A GRIEVING son has slammed the sentence given to a hit-and-run driver who killed his mother.

Sajjad Anwar was jailed for three years and four months at Bolton Crown Court last week but could be released in half that time — he has already spent three months in custody, which will also be deducted from his sentence.

The 20-year-old, who pleaded guilty to causing death by dangerous driving, drove “irresponsibly and aggressively”, the court was told, when he ploughed into another car in Bell Lane, Bury, in May last year.

Anwar drove on the wrong side of the road, accelerating from 18 miles per hour to 55 miles per hour in a matter of seconds.

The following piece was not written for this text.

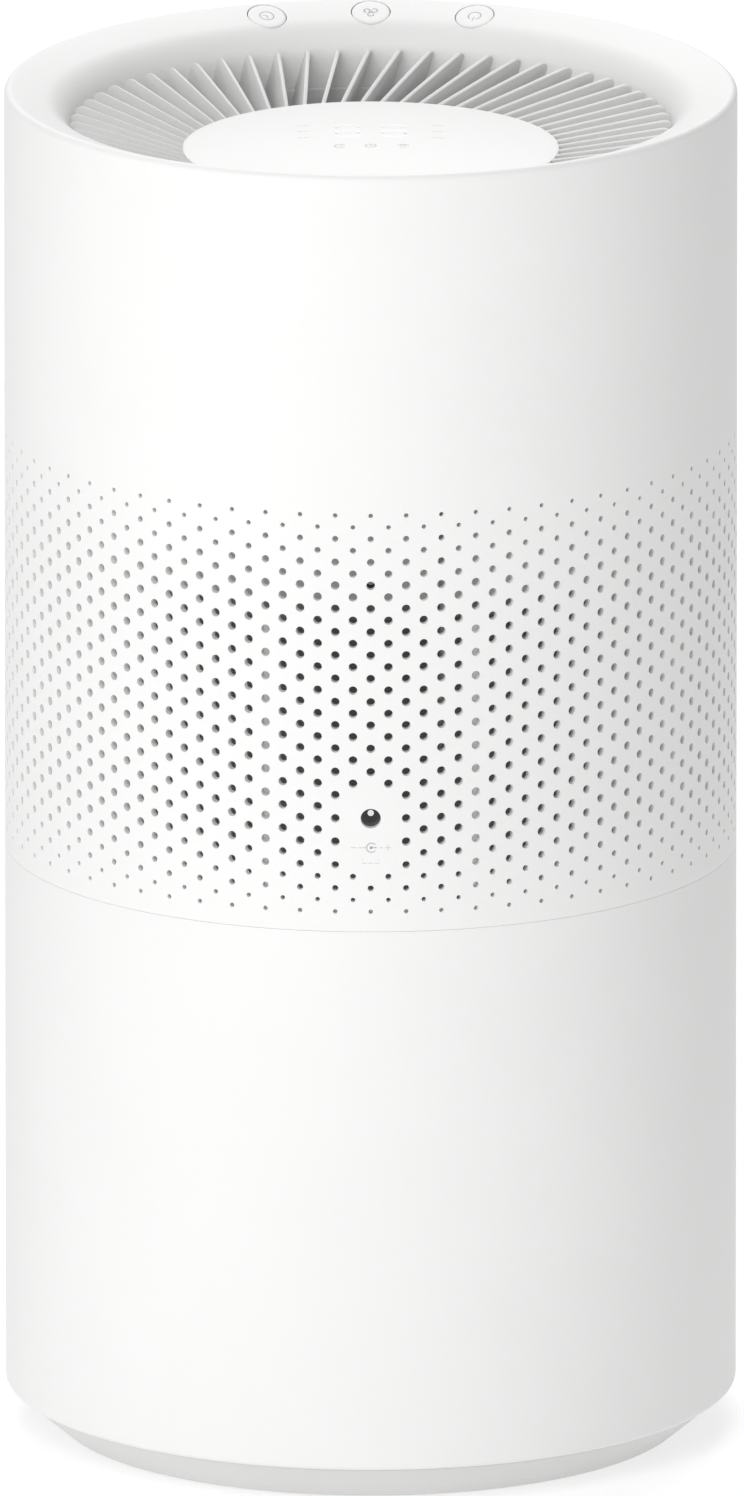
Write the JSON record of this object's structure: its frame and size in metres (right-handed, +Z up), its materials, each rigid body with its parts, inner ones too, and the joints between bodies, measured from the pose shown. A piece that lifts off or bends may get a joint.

He was overtaking a queue of slowly moving traffic in an Audi Quattro, but he smashed into a Vauxhall Corsa, driven by 58-year-old grandmother-of-four Catherine Teeters, from Bury.

Following the sentence, her son David Teeters, aged 37, said: “It’s not enough. He’s taken a life and destroyed my family.

“He could be out in a year-and-a-half. How is that a deterrent for anyone?”

Anwar fled the scene after the collision but later handed himself in to police.

Mrs Teeters’ sister, Diane Baker, aged 46, was also in the car and is still recovering from the accident.

In a statement read to the court, she said: “I love my sister much, but I am shocked at how much anger I have felt towards another person. But I also feel sorry for him in a way.

“He is a young person that did a very stupid thing. Those seconds that followed changed lives forever. Not just my family’s, but his, forever.”

But after the hearing, she also said that the sentence was too lenient.

Judge William Morris said that he was following sentencing guidelines.

He said Anwar would have received five years following trial but he reduced that by one-third because of his guilty plea.

Anwar, of Deeplish Street, Rochdale, will be sentenced on July 7 for a separate offence of conspiracy to steal in Yorkshire.